Notwithstanding the above paragraph, McColl will coordinate and provide warranty repairs or replacements to the extent that its suppliers of Product or portions thereof provide warranties intended for the Purchaser. As McColl is merely a facilitator of the suppliers’ warranties in such instances. McColl is not the supplier of the Product in question, nor if the supplier is unable or unwilling to honor its warranties due to insolvency or other reasons beyond McColl’s control. The Purchaser shall indemnify and hold harmless McColl, its directors, officers, employees, consultants, representatives, agents and its suppliers against any and all claims, damages,
losses, liability, costs or expenses of any kind, sort or nature whatsoever that may result from your use of the Products, and/or any breach of this agreement.
The Purchaser acknowledges that McColl has set its prices and sold the Products to the Purchaser in reliance on the limitations of liability and disclaimers of warranties and damages set forth herein, and in any individual suppliers’ warranties, and that the same form of fundamental and essential basis of the bargain between the parties. They shall apply even if the contract between the Purchaser and McColl is found to have failed in its fundamental or essential purpose or has been fundamentally breached.
This agreement contains the complete and exclusive statement of the agreement between the parties and supersedes all prior and contemporaneous agreements, purchase orders, understandings, proposals, negotiations, representations or warranties of any kind whether written or oral. No oral or written representation that is not expressly contained in this agreement is binding on either party. This agreement cannot be amended or modified, other than by a change make in writing, dated and executed by the parties.

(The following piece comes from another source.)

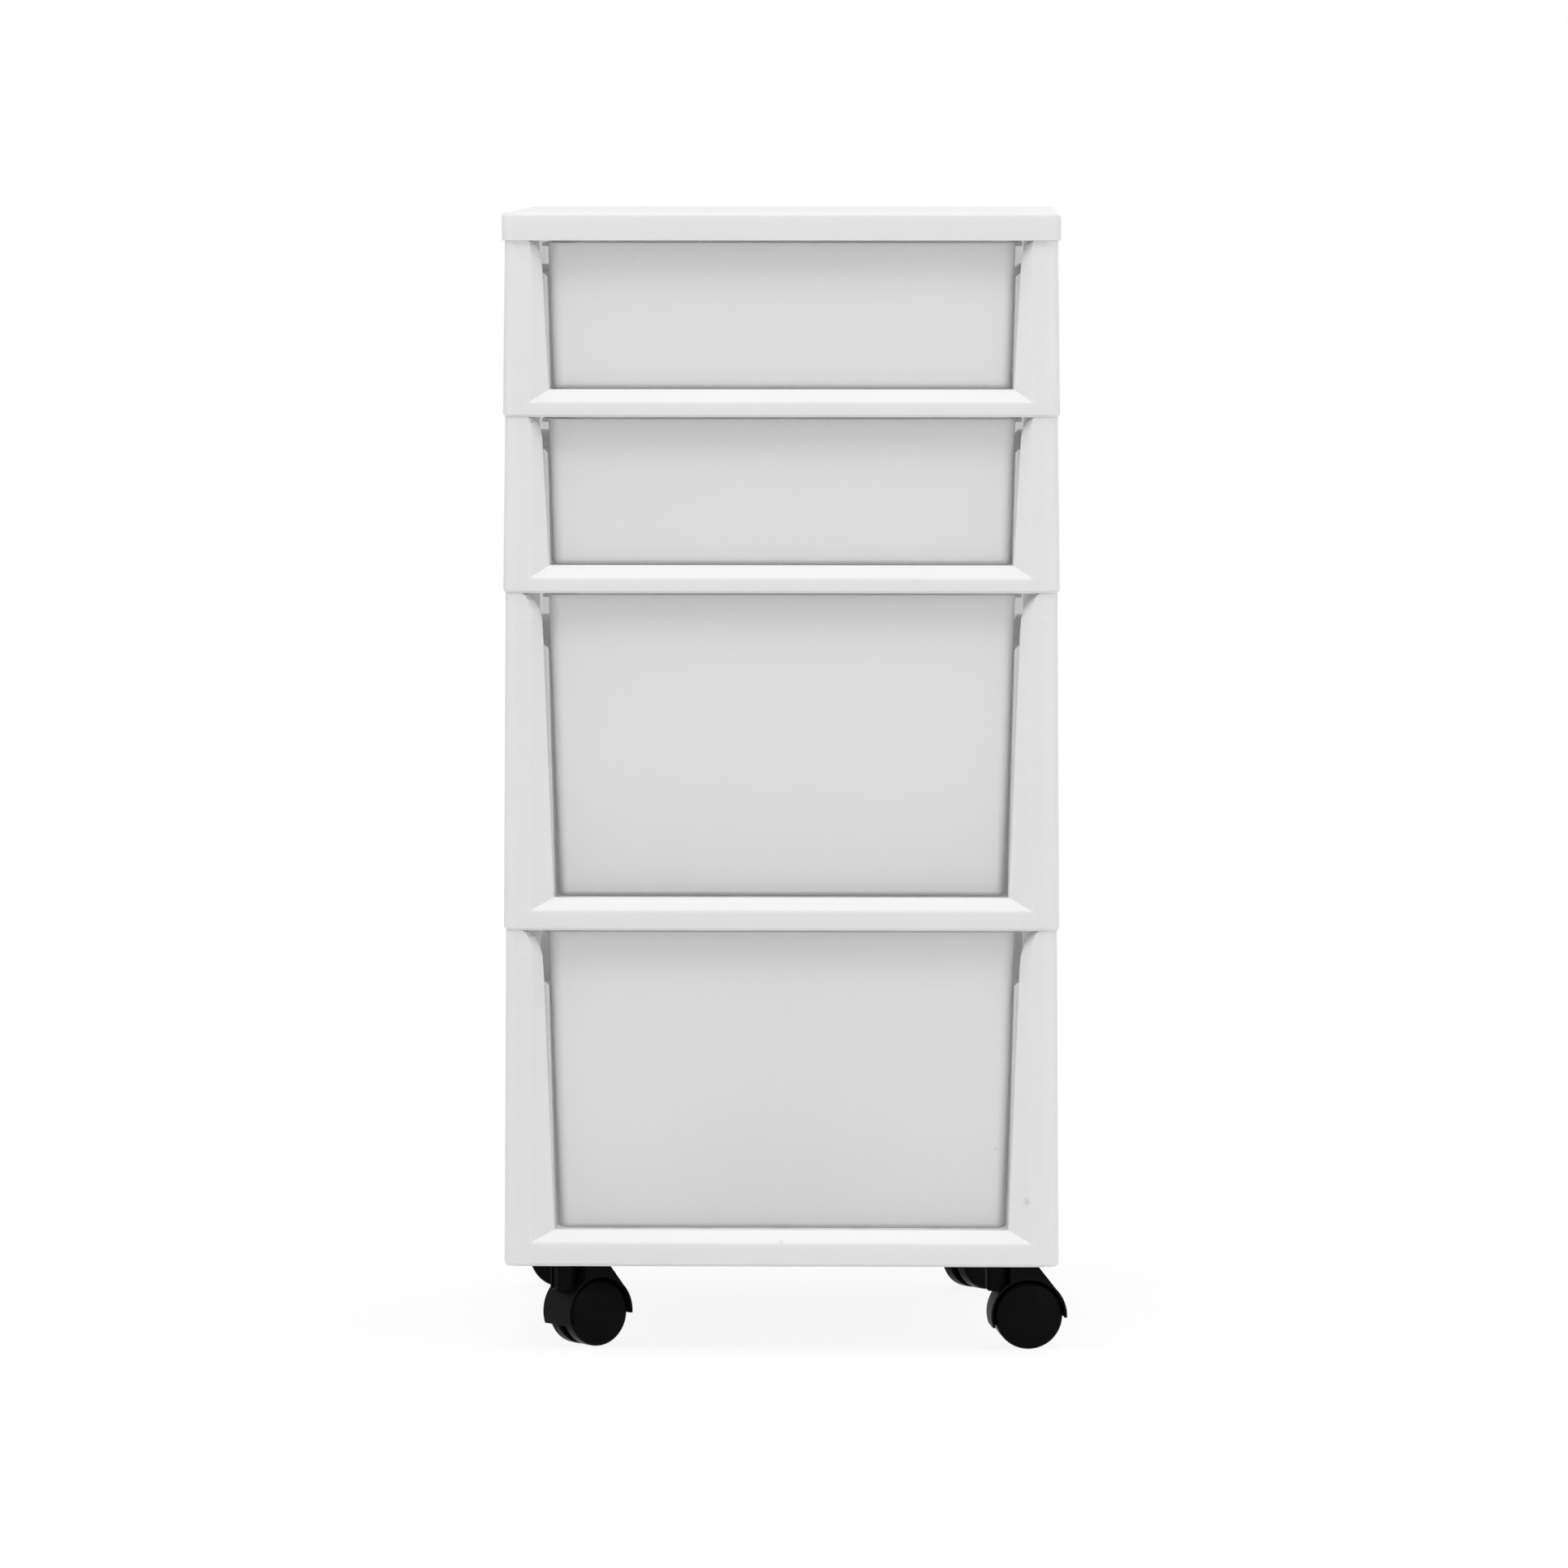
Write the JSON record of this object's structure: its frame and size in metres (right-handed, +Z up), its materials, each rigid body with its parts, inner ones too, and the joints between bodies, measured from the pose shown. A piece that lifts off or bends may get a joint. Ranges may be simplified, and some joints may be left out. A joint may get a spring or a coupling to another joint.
{
  "type": "plastic drawer tower",
  "caption": "Free-standing tower of stacked moulded frames with sliding translucent drawers, a flat lid and swivelling twin-wheel casters.",
  "frame": {"origin": "on the floor under the middle of the tower's footprint, where the wheels rest", "axes": "+X to the right as seen from the front, +Y from the drawer fronts to the back, +Z up"},
  "size_m": [0.3366, 0.391, 0.6705],
  "materials": {
    "white_plastic": "satin white polypropylene",
    "frosted_plastic": "frosted translucent polypropylene",
    "black_nylon": "satin moulded nylon",
    "black_wheel": "satin moulded nylon",
    "zinc_steel": "zinc plated"
  },
  "bodies": {
    "tower": {"lid": "white_plastic", "upper_shallow_frame": "white_plastic", "lower_shallow_frame": "white_plastic", "upper_deep_frame": "white_plastic", "base_frame": "white_plastic", "front_left_stem": "zinc_steel", "front_left_grip_ring": "zinc_steel", "front_right_stem": "zinc_steel", "front_right_grip_ring": "zinc_steel", "rear_left_stem": "zinc_steel", "rear_left_grip_ring": "zinc_steel", "rear_right_stem": "zinc_steel", "rear_right_grip_ring": "zinc_steel"},
    "upper_shallow_drawer": {"upper_shallow_drawer": "frosted_plastic"},
    "lower_shallow_drawer": {"lower_shallow_drawer": "frosted_plastic"},
    "upper_deep_drawer": {"upper_deep_drawer": "frosted_plastic"},
    "lower_deep_drawer": {"lower_deep_drawer": "frosted_plastic"},
    "front_left_caster": {"front_left_housing": "black_nylon", "front_left_axle": "zinc_steel"},
    "front_left_wheel_1": {"front_left_wheel_1": "black_wheel"},
    "front_left_wheel_2": {"front_left_wheel_2": "black_wheel"},
    "front_right_caster": {"front_right_housing": "black_nylon", "front_right_axle": "zinc_steel"},
    "front_right_wheel_1": {"front_right_wheel_1": "black_wheel"},
    "front_right_wheel_2": {"front_right_wheel_2": "black_wheel"},
    "rear_left_caster": {"rear_left_housing": "black_nylon", "rear_left_axle": "zinc_steel"},
    "rear_left_wheel_1": {"rear_left_wheel_1": "black_wheel"},
    "rear_left_wheel_2": {"rear_left_wheel_2": "black_wheel"},
    "rear_right_caster": {"rear_right_housing": "black_nylon", "rear_right_axle": "zinc_steel"},
    "rear_right_wheel_1": {"rear_right_wheel_1": "black_wheel"},
    "rear_right_wheel_2": {"rear_right_wheel_2": "black_wheel"}
  },
  "joints": [
    {"name": "upper_shallow_drawer_slide", "type": "slide", "parent": "tower", "child": "upper_shallow_drawer", "axis": [0, -1, 0], "range_m": [0, 0.28]},
    {"name": "lower_shallow_drawer_slide", "type": "slide", "parent": "tower", "child": "lower_shallow_drawer", "axis": [0, -1, 0], "range_m": [0, 0.28]},
    {"name": "upper_deep_drawer_slide", "type": "slide", "parent": "tower", "child": "upper_deep_drawer", "axis": [0, -1, 0], "range_m": [0, 0.28]},
    {"name": "lower_deep_drawer_slide", "type": "slide", "parent": "tower", "child": "lower_deep_drawer", "axis": [0, -1, 0], "range_m": [0, 0.28]},
    {"name": "front_left_swivel", "type": "hinge", "parent": "tower", "child": "front_left_caster", "pos_m": [-0.1285, -0.155, 0.045], "axis": [0, 0, 1], "continuous": true},
    {"name": "front_left_wheel_1_spin", "type": "hinge", "parent": "front_left_caster", "child": "front_left_wheel_1", "pos_m": [-0.11556, -0.1456, 0.02], "axis": [-0.5878, 0.809, 0], "continuous": true},
    {"name": "front_left_wheel_2_spin", "type": "hinge", "parent": "front_left_caster", "child": "front_left_wheel_2", "pos_m": [-0.11556, -0.1456, 0.02], "axis": [-0.5878, 0.809, 0], "continuous": true},
    {"name": "front_right_swivel", "type": "hinge", "parent": "tower", "child": "front_right_caster", "pos_m": [0.1285, -0.155, 0.045], "axis": [0, 0, 1], "continuous": true},
    {"name": "front_right_wheel_1_spin", "type": "hinge", "parent": "front_right_caster", "child": "front_right_wheel_1", "pos_m": [0.14441, -0.15333, 0.02], "axis": [-0.1045, 0.9945, 0], "continuous": true},
    {"name": "front_right_wheel_2_spin", "type": "hinge", "parent": "front_right_caster", "child": "front_right_wheel_2", "pos_m": [0.14441, -0.15333, 0.02], "axis": [-0.1045, 0.9945, 0], "continuous": true},
    {"name": "rear_left_swivel", "type": "hinge", "parent": "tower", "child": "rear_left_caster", "pos_m": [-0.1285, 0.155, 0.045], "axis": [0, 0, 1], "continuous": true},
    {"name": "rear_left_wheel_1_spin", "type": "hinge", "parent": "rear_left_caster", "child": "rear_left_wheel_1", "pos_m": [-0.14441, 0.15333, 0.02], "axis": [0.1045, -0.9945, 0], "continuous": true},
    {"name": "rear_left_wheel_2_spin", "type": "hinge", "parent": "rear_left_caster", "child": "rear_left_wheel_2", "pos_m": [-0.14441, 0.15333, 0.02], "axis": [0.1045, -0.9945, 0], "continuous": true},
    {"name": "rear_right_swivel", "type": "hinge", "parent": "tower", "child": "rear_right_caster", "pos_m": [0.1285, 0.155, 0.045], "axis": [0, 0, 1], "continuous": true},
    {"name": "rear_right_wheel_1_spin", "type": "hinge", "parent": "rear_right_caster", "child": "rear_right_wheel_1", "pos_m": [0.11556, 0.1456, 0.02], "axis": [0.5878, -0.809, 0], "continuous": true},
    {"name": "rear_right_wheel_2_spin", "type": "hinge", "parent": "rear_right_caster", "child": "rear_right_wheel_2", "pos_m": [0.11556, 0.1456, 0.02], "axis": [0.5878, -0.809, 0], "continuous": true}
  ]
}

This agreement shall be interpreted in accordance with and governed by the laws of the Province of Ontario, Canada, excluding conflicts of laws provisions and excluding the United Nations Convention on Contracts for the International Sale of Goods. The parties hereby submit to the non-exclusive jurisdiction of the courts of Ontario, and the Federal Court of Canada. Any actions against McColls must be commenced in the courts of Ontario or the Federal Court of Canada.